* **TASK DESCRIPTION**:
Retype exactly the lines below, beginning with the first and ending with the line where "return shell, places" appears.

* **DATA PROVIDED**:
☆ ☆ ☆ ☆ ☆ ☆ ☆

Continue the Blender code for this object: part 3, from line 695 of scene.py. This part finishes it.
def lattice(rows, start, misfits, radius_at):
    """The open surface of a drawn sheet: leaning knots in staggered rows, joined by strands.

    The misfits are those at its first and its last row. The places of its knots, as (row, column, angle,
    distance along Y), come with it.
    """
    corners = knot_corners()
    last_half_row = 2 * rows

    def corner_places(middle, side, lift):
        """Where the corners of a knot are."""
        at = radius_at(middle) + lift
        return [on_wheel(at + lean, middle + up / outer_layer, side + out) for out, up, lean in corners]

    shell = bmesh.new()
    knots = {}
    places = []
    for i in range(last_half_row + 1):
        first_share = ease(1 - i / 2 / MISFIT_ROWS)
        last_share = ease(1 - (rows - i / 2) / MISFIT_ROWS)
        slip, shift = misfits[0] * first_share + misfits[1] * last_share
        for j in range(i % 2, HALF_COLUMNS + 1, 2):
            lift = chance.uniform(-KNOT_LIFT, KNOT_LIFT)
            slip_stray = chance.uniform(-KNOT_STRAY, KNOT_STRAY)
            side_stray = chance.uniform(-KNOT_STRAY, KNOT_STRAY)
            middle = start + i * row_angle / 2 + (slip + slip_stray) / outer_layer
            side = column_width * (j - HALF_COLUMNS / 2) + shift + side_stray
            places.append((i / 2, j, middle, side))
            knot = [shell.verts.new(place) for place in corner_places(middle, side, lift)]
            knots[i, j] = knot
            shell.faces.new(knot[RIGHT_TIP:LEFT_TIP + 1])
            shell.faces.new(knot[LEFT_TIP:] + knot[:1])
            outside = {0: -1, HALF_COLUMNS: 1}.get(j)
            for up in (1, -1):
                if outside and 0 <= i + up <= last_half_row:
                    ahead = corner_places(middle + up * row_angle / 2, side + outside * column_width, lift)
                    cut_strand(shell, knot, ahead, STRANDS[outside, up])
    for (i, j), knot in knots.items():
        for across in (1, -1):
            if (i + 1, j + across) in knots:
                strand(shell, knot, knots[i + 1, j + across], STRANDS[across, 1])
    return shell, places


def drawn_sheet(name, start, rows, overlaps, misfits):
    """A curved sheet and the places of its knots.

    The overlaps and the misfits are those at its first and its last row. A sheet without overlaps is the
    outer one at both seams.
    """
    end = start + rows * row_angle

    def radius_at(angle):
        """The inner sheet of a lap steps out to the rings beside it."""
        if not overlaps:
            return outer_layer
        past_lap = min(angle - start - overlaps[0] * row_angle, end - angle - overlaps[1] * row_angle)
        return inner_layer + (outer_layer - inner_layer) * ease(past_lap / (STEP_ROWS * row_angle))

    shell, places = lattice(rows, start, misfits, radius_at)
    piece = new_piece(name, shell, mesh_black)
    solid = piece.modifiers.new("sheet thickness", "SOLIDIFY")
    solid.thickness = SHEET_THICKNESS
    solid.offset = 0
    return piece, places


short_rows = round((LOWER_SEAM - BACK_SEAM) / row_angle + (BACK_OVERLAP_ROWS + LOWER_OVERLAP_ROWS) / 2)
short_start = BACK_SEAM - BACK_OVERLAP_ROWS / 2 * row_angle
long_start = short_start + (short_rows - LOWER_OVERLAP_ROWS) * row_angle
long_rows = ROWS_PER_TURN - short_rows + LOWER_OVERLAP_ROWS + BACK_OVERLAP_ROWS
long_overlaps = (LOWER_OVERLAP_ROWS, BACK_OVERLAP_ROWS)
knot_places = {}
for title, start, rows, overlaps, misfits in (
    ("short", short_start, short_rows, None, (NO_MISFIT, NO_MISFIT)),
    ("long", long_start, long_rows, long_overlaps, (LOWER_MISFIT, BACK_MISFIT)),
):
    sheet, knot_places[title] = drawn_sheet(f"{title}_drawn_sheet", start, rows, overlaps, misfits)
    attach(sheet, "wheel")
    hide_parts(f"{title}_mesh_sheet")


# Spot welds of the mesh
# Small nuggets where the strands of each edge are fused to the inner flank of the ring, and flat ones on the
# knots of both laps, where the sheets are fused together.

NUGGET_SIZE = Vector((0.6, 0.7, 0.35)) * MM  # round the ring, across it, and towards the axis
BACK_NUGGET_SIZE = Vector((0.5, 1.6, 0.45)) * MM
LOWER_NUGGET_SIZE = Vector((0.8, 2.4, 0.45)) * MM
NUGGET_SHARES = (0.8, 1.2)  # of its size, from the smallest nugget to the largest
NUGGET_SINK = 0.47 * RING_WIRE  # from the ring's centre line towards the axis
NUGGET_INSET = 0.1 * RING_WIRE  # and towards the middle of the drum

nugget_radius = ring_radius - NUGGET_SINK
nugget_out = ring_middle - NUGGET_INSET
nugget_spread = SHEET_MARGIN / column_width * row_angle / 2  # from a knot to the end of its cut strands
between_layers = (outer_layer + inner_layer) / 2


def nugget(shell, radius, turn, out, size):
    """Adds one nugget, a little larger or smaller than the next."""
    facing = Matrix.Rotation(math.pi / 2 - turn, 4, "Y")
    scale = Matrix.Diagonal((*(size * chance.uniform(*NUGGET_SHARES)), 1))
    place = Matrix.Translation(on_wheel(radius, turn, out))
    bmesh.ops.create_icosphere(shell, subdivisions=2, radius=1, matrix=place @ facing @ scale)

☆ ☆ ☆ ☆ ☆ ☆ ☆

* **EXPECTED ANSWER**:
Continue the Blender code for this object: part 3, from line 695 of scene.py. This part finishes it.
def lattice(rows, start, misfits, radius_at):
    """The open surface of a drawn sheet: leaning knots in staggered rows, joined by strands.

    The misfits are those at its first and its last row. The places of its knots, as (row, column, angle,
    distance along Y), come with it.
    """
    corners = knot_corners()
    last_half_row = 2 * rows

    def corner_places(middle, side, lift):
        """Where the corners of a knot are."""
        at = radius_at(middle) + lift
        return [on_wheel(at + lean, middle + up / outer_layer, side + out) for out, up, lean in corners]

    shell = bmesh.new()
    knots = {}
    places = []
    for i in range(last_half_row + 1):
        first_share = ease(1 - i / 2 / MISFIT_ROWS)
        last_share = ease(1 - (rows - i / 2) / MISFIT_ROWS)
        slip, shift = misfits[0] * first_share + misfits[1] * last_share
        for j in range(i % 2, HALF_COLUMNS + 1, 2):
            lift = chance.uniform(-KNOT_LIFT, KNOT_LIFT)
            slip_stray = chance.uniform(-KNOT_STRAY, KNOT_STRAY)
            side_stray = chance.uniform(-KNOT_STRAY, KNOT_STRAY)
            middle = start + i * row_angle / 2 + (slip + slip_stray) / outer_layer
            side = column_width * (j - HALF_COLUMNS / 2) + shift + side_stray
            places.append((i / 2, j, middle, side))
            knot = [shell.verts.new(place) for place in corner_places(middle, side, lift)]
            knots[i, j] = knot
            shell.faces.new(knot[RIGHT_TIP:LEFT_TIP + 1])
            shell.faces.new(knot[LEFT_TIP:] + knot[:1])
            outside = {0: -1, HALF_COLUMNS: 1}.get(j)
            for up in (1, -1):
                if outside and 0 <= i + up <= last_half_row:
                    ahead = corner_places(middle + up * row_angle / 2, side + outside * column_width, lift)
                    cut_strand(shell, knot, ahead, STRANDS[outside, up])
    for (i, j), knot in knots.items():
        for across in (1, -1):
            if (i + 1, j + across) in knots:
                strand(shell, knot, knots[i + 1, j + across], STRANDS[across, 1])
    return shell, places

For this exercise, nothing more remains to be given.